So we should minimize anartha. Anartha means unwanted things we have habituated to use. They are called anartha. This body, this is also unwanted, but we have got it because we want it.
- anarthopaśamaṁ sākṣād
- bhakti-yogam adhokṣaje
- (SB 1.7.6)
So if you want to get rid, out of these clutches of this anartha, unwanted things, then bhakti-yogam adhokṣaje. Take to bhakti-yoga. Bhakti-yoga to whom? Adhokṣaje, to Kṛṣṇa.
- anarthopaśamaṁ sākṣād
- bhakti-yogam adhokṣaje
- lokasyājānato . . .
- (SB 1.7.6)
But people do not know it. They do not know how to reduce the necessities of life to the minimum. That we teach us when we take to bhakti-yoga. And Śrīmad-Bhāgavatam is there. Bhakti-yoga.

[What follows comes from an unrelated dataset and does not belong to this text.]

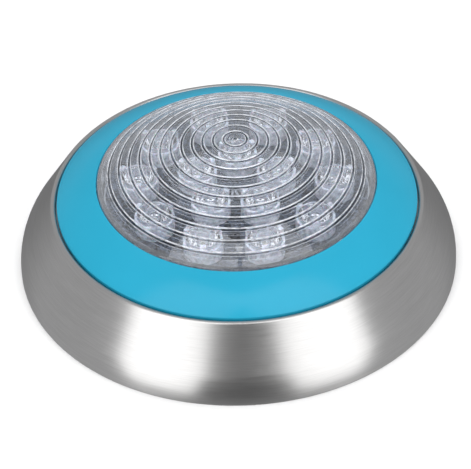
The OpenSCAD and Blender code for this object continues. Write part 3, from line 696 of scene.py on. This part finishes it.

Then Vyāsadeva, after compiling this book, he educated his son, Śukadeva Gosvāmī, about this Śrīmad-Bhāgavatam, and he first spoke in the assembly at the time of death of Mahārāja Parīkṣit, seven days before his death. He first spoke this Śrīmad-Bhāgavatam, and in that meeting Sūta Gosvāmī was present. So he also learned Śrīmad-Bhāgavatam from him. In those days there was no necessity of noting down or writing. Simply once heard, everyone remembered. The memory was so sharp. All the Vedic literatures, there was no need of printing. One or two book maybe handwritten, but there was no printing press, neither there was necessity of printing books. Nowadays people have lost their memory; therefore printed books are required. Otherwise, there is no necessity.